I cannot deny that, through the centuries, sort has conveyed quite similar meanings to the one we dislike. The OED lists 19 different senses for the verb. Ours is No 16a, subsection e. The illustrative quotations are from the 20th century, including one from Malcolm Bradbury’s History Man (1975): ‘Tomorrow will sort itself, Barbara,’ says Felicity, ‘you’ll manage.’ The surrounding landscape is all northern English, principally Scottish. In Old Mortality (1816), Scott wrote:
‘ “Ye may rely on your naig [nag] being weel sorted,” said Cuddie.’

The EastEnderish connotations of violence also appear in the late-20th century. ‘Let’s all go down and sort out that peace pickets’ camp,’ Pat Arrowsmith had someone say in her novel Jericho (1965).
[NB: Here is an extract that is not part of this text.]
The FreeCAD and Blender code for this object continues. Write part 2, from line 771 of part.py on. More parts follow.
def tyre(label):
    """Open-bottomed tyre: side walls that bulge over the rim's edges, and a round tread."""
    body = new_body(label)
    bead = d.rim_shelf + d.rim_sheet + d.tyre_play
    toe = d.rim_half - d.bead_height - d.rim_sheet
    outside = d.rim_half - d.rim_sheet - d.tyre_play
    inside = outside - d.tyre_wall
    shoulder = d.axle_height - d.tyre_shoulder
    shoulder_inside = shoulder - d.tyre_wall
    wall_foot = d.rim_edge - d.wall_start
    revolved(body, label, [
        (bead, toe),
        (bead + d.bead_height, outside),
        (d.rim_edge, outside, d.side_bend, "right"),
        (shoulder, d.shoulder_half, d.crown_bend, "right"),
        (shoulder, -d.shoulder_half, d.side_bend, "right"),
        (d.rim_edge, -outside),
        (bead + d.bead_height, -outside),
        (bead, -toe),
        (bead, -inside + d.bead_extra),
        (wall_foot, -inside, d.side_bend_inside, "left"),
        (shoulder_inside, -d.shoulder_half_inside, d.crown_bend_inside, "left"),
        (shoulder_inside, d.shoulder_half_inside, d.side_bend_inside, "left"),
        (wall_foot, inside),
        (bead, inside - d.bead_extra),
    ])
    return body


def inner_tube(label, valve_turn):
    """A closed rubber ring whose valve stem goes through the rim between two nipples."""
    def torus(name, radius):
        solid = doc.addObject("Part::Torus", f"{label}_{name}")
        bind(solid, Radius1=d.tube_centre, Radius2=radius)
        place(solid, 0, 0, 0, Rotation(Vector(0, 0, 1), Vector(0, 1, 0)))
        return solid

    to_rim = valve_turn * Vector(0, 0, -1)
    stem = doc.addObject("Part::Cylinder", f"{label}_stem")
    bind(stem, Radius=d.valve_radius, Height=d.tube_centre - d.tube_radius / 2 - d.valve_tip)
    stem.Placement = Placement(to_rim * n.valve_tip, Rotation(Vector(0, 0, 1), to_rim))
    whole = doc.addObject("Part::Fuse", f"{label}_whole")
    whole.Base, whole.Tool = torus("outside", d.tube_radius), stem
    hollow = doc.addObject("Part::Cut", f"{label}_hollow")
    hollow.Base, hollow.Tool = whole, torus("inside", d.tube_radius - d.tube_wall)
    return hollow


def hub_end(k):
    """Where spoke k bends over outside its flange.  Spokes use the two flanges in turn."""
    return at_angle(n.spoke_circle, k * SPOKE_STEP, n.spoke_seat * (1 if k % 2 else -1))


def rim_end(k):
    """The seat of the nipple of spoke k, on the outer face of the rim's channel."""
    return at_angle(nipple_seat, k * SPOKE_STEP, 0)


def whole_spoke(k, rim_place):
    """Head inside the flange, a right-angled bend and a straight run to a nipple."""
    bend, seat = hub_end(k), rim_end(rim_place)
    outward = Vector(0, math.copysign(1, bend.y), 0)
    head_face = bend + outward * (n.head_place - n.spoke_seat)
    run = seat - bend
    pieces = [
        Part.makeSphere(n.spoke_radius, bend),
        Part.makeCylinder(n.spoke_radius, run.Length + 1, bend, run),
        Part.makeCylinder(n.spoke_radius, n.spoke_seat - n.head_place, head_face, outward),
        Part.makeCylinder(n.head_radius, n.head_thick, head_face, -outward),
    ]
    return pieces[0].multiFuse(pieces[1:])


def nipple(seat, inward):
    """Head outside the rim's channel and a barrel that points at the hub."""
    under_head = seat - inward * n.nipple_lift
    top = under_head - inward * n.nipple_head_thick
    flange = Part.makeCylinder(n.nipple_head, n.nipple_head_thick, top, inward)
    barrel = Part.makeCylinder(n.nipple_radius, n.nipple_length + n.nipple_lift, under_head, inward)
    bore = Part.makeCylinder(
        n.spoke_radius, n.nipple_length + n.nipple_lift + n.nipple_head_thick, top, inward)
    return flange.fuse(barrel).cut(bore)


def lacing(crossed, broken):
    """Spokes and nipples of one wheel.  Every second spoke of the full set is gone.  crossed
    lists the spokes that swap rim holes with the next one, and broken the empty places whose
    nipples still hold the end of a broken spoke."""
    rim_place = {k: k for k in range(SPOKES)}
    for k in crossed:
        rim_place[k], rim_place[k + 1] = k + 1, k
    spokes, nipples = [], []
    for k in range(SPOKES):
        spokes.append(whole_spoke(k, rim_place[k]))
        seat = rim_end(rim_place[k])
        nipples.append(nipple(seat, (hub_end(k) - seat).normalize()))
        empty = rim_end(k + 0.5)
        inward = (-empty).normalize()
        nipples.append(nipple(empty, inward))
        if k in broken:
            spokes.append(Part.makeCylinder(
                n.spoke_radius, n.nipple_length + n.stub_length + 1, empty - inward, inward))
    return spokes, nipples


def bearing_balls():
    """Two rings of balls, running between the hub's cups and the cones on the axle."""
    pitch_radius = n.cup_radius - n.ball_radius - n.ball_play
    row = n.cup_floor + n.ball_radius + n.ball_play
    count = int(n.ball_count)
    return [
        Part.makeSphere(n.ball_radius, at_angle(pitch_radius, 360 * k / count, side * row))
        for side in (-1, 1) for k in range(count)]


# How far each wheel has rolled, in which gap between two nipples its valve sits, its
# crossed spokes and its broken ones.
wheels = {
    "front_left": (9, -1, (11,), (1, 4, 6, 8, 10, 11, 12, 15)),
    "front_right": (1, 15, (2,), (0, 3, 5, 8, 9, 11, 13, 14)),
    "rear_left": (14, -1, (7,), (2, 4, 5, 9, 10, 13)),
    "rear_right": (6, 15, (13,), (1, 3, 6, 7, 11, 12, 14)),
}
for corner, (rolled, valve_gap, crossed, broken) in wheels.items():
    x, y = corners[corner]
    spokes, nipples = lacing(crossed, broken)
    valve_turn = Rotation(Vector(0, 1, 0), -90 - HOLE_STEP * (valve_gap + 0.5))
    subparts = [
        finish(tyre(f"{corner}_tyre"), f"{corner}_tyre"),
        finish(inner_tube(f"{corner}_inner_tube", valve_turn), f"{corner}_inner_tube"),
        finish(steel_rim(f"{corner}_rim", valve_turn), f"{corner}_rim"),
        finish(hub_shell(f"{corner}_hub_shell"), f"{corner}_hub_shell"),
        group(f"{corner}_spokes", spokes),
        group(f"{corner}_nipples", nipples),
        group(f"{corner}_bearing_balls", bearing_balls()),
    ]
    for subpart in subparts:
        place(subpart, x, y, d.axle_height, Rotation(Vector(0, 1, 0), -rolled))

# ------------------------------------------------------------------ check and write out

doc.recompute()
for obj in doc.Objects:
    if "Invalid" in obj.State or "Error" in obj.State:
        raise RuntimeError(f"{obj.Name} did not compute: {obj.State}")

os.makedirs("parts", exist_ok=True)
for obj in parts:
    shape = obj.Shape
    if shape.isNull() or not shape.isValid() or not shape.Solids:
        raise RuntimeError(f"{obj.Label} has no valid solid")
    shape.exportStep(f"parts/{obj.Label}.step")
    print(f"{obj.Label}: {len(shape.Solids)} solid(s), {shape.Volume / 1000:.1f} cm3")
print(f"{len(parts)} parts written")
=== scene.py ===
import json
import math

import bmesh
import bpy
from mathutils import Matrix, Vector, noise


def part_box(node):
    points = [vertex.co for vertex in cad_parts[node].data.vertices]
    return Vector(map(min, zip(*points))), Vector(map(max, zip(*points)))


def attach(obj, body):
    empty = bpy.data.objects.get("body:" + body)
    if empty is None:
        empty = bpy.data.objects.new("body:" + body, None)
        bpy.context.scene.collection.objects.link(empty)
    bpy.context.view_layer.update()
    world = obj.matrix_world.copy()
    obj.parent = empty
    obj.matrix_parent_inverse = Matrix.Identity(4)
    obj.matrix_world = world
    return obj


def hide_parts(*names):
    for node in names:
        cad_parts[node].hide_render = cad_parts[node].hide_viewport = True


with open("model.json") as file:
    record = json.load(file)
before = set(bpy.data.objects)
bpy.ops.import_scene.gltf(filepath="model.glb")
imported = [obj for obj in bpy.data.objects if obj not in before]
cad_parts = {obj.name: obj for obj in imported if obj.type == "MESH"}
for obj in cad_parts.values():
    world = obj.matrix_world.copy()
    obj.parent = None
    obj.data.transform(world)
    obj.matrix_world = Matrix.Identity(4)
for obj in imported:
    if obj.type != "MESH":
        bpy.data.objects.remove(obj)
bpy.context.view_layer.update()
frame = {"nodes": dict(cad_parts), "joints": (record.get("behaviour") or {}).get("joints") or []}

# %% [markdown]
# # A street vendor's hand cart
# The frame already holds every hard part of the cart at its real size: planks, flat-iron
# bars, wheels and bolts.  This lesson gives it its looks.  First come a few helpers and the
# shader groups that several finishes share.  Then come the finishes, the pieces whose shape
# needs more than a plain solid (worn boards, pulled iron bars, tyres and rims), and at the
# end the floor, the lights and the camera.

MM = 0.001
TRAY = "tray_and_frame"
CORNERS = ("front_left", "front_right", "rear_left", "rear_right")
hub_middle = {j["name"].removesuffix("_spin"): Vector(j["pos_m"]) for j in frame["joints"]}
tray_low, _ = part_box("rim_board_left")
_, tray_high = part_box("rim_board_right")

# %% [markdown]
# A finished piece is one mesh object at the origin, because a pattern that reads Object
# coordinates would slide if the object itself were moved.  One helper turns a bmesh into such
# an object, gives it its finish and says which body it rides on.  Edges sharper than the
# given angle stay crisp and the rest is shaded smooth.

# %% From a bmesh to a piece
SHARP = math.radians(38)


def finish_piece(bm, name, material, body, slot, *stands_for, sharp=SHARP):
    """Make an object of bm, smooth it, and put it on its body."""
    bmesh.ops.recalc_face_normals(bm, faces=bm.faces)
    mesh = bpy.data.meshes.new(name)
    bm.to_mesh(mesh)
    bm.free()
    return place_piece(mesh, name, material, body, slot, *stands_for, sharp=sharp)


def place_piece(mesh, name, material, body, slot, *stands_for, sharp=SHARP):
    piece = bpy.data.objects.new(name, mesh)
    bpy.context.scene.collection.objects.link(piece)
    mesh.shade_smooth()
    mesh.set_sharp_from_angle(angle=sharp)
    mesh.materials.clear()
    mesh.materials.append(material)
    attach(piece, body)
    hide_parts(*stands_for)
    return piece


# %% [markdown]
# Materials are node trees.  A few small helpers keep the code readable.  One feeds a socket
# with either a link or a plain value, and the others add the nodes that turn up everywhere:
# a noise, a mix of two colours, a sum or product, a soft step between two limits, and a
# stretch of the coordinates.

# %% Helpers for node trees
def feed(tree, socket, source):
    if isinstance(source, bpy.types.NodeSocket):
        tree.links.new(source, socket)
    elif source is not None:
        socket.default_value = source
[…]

But a similar meaning had already developed in Scotland. ‘Bid them bring up the prisoner — I trow I will sort him,’ says a character in Scott’s Guy Mannering (1815).

The extended family of sort descends from the Latin sortiri, ‘divide by lot’. From the Renaissance onwards, a common practice kind of sortilege, or foretelling by lot, was to open Virgil, Homer or the Bible at random. These sortes Virgilianae and their variants were, I suppose, one sort of seeing, saying and sorting.